*** INFORMATION SHOWN

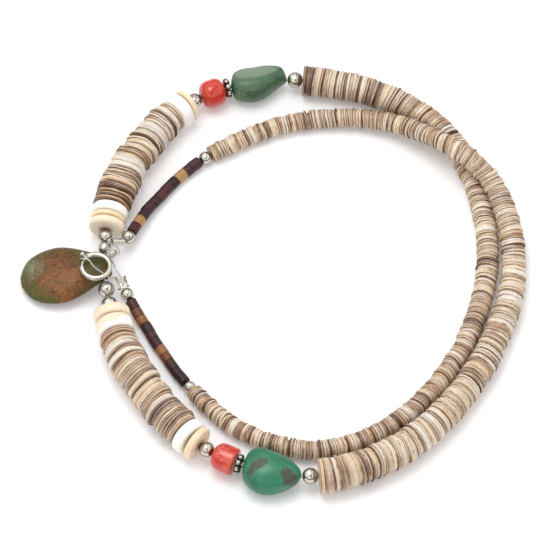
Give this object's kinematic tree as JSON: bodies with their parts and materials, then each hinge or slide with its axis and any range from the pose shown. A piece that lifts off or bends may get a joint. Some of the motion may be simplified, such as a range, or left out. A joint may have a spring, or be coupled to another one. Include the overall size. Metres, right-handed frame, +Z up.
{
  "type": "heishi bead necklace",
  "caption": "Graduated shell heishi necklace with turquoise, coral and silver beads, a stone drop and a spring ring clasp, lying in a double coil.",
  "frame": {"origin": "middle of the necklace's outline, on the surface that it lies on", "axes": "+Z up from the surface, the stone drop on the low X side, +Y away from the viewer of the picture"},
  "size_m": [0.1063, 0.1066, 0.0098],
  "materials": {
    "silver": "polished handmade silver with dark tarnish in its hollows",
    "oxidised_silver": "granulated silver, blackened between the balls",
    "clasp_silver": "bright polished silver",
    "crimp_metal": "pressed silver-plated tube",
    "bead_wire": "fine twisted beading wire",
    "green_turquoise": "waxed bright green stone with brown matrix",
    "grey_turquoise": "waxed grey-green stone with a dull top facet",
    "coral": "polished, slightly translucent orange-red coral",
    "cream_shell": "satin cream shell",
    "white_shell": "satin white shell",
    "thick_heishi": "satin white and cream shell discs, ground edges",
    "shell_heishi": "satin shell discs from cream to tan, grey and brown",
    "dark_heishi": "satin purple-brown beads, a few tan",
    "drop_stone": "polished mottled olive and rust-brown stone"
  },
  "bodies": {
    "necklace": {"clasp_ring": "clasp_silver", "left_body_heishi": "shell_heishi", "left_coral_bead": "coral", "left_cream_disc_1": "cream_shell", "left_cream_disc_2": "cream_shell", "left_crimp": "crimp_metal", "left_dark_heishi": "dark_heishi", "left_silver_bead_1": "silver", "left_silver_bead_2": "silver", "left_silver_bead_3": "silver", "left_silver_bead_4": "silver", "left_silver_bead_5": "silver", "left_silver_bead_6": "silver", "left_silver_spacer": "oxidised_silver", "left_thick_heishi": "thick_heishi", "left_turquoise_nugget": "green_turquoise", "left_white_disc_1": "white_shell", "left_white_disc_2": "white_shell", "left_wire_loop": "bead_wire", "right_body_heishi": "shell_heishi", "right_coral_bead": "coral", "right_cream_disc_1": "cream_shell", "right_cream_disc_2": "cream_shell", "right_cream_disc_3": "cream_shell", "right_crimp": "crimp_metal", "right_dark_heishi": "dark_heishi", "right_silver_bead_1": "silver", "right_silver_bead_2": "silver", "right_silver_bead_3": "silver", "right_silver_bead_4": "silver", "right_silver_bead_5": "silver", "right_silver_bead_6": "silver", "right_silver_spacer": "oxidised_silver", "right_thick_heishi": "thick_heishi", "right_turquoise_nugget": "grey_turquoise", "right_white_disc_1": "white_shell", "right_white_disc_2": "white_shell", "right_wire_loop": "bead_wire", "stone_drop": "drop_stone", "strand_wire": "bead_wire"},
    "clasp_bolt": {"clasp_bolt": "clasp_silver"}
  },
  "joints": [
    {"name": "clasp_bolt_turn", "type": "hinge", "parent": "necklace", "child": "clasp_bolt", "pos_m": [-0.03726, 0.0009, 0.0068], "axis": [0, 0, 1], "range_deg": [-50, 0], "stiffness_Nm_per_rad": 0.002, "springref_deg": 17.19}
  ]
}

******

▶ [WHAT IS ASKED]
Within the listing, how many lines hold the word "materials"? Only the number is to be given.

▶ [RESULT OF THIS EXERCISE]
2